The first observation supporting this consideration is ascribable to the particular perception of Beijing of the SCS as a non-homogenous geopolitical space from the moment in which it recognises the existence of certain areas strategically more important than others, identified in the maritime straits of Luzon/Bashi and Malacca.

This particular assessment of Beijing has been a factor of high incidence in the definition of its political-strategic objectives for the South China Sea, identified in countering the military presence of the United States and overseeing the geo-maritime space adjacent to Malacca and Luzon.

The definition and the Chinese attempt to pursue the objectives as mentioned above has required the Xi Jinping administration, in a joint agreement with the PLA leadership, to develop a political-military doctrine aimed at increasing the number of its war assets in its territories near Luzon and Malacca, such as the Laizhou Peninsula, the Island of Hainan and the archipelagos of Spratly and Paracelsus.

This decision by Beijing to increase its military presence in the areas presented above represents, for the Xi Presidency, a necessary decision to improve the operational capabilities of the PLA and PLN in carrying out patrol operations and air-naval raids in the vicinity of the Straits of Malacca, Luzon and the Philippines, but at the same time to establish its sea control in the waters of Luzon and Malacca in the medium-long term, in order to deny access to the air force and the U.S. Seventh Fleet stationed in Yokosuka to the geo-maritime space of the South China Sea.

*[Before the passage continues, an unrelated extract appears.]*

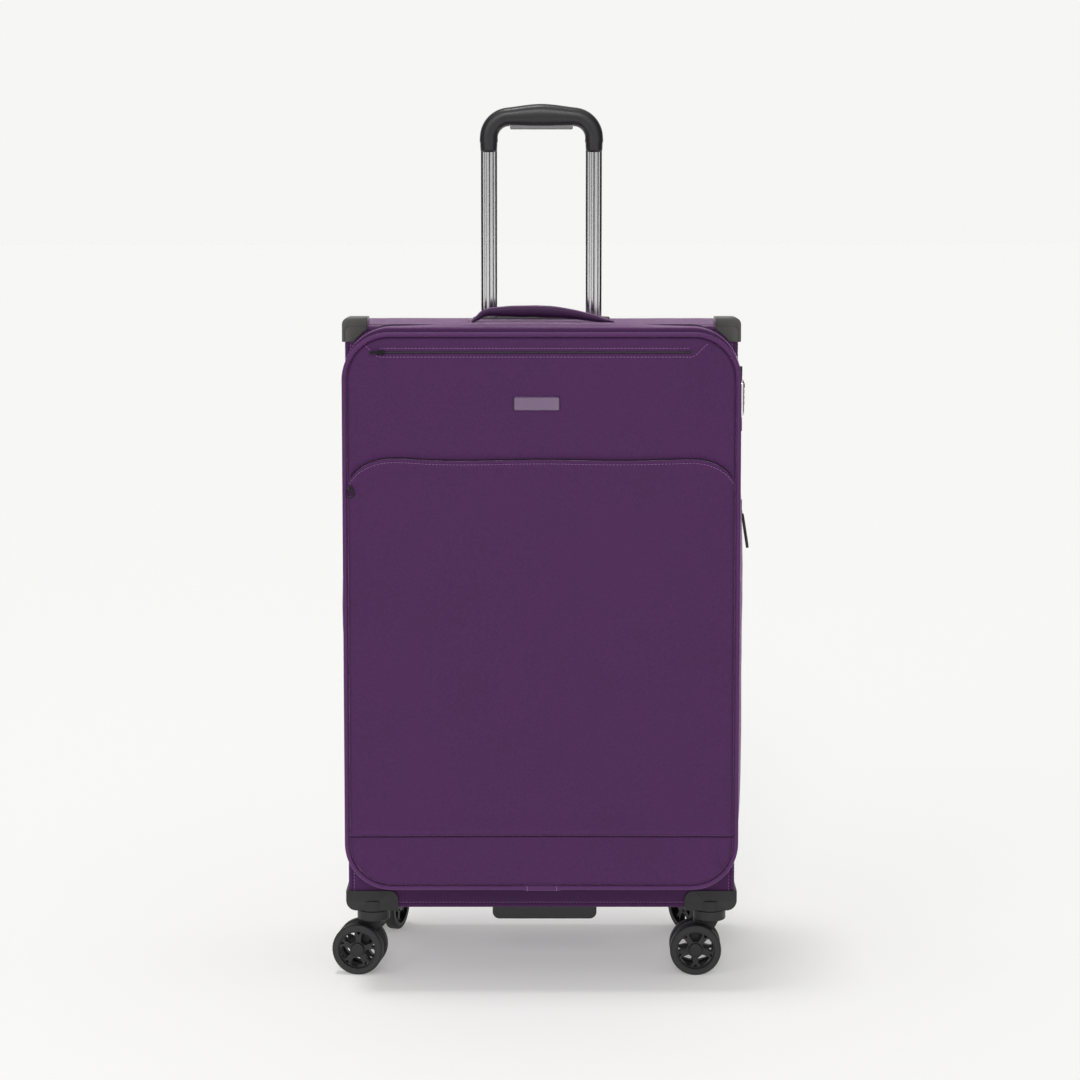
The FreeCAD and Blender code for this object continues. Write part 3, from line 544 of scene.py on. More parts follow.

Therefore, the will of the People’s Republic of China to impose its sea control in the SCS will lead, in the next decade, to a constant increase in the military assets of the PLA in these geo-maritime areas because the Xi Jinping administration considers them as the strategy to pursue in order to respond to and break the U.S. policy of the Pivot to Asia aimed at limiting the political-economic rise within the China Sea and in the Indo-Pacific region.